Moliere s’est gardé de prendre pour son héros un Prince ou un homme élevé à la Cour : ce n’est point que le ridicule qu’il vouloit peindre ne se trouve aussi complettement chez eux que chez leurs inférieurs ; mais il n’auroit pas été aussi frappant, grace à l’adresse qu’ont les Grands, dit M. de Voltaire, de couvrir toutes leurs sottises du même air & du même langage.

Moliere n’a eu garde encore de prendre son principal personnage dans le rang le plus bas, parceque ses sottises auroient été grossieres & maussades. L’Auteur, guidé par son bon goût, & par cet esprit de justesse admirable qu’on voit dans tous ses ouvrages, a senti toutes les ressources qu’il se ménageoit en donnant la préférence à un Bourgeois. Premiérement le plaisant qui naît de l’extrême disproportion qu’il y a entre les manieres ou le langage d’un homme, avec les airs & les discours qu’il veut affecter, auroit disparu chez un homme au-dessus de la Bourgeoisie, parcequ’après un certain état, l’uniformité d’éducation ne met plus de nuances entre les propos & les manieres des hommes : d’un autre côté, ce même contraste auroit été dégoûtant dans un homme au-dessous de M. Jourdain, parcequ’on peut souffrir des manieres & des propos grossiers dans un bout de scene, mais non pas durant toute une piece en cinq actes.

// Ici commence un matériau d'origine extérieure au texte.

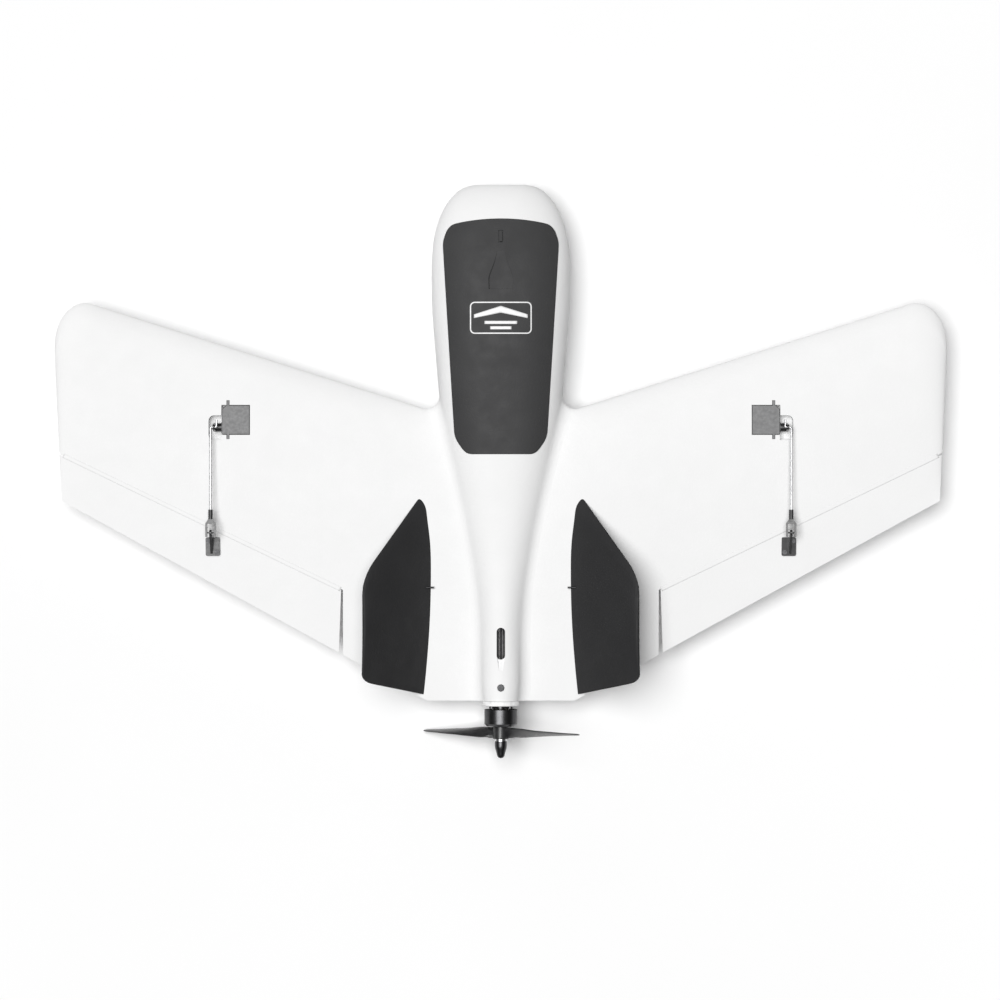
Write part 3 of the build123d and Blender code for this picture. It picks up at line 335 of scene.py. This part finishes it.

Secondement, il s’est ménagé le comique que produisent la morgue, la bassesse, & la dispute des différents maîtres. Leur morgue n’en auroit pas imposé chez un grand ; leur bassesse n’y auroit eu rien d’extraordinaire, ou bien y auroit passé pour une maniere honnête de faire la cour ; & ils n’eussent point osé s’y battre. Chez un homme de la lie du peuple, un Maître en fait d’armes, un Chanteur, un Danseur, un Philosophe, auroient été tout-à-fait déplacés.

Il s’est ménagé encore le plaisant qui naît de la bassesse de ce Courtisan intéressé qui ne rougit pas de passer dans l’esprit de Jourdain pour son Mercure, pourvu que le Bourgeois lui prête de l’argent & régale sa maîtresse. Qu’on place Dorante chez un homme de sa condition, il ne pourra plus être escroc ; chez un homme de rien, il ne lui persuadera pas qu’il est aimé d’une belle Marquise.

Enfin Moliere a préparé par le seul état de son héros, toutes les richesses comiques amenées par le bon sens de Madame Jourdain, l’ingénuité de Nicole, le bon esprit de Lucile, la noble franchise de Cléonte, la subtilité de Covielle, ils se trouvent très bien en opposition avec le caractere principal, & font ressortir le ridicule de M. Jourdain qui rejaillit ensuite de lui sur tous les états de la vie.

Il est des caracteres si bons, si vrais, & qui tiennent si bien au cœur humain, qu’ils conviennent non seulement à tous les états, mais qu’ils frappent encore également les hommes dans quelque rang qu’on place le héros de la piece. La jalousie est au rang des passions qui ont cet avantage. Moliere l’a senti quand il a mis sur la scene le Prince jaloux, le Cocu imaginaire, George Dandin : on y voit trois jaloux d’un rang tout-à-fait opposé ; l’un est Prince, l’autre un bon Bourgeois, & le troisieme un Paysan : tous les trois frapperoient également les hommes de tous les états, si les pieces étoient également bien faites.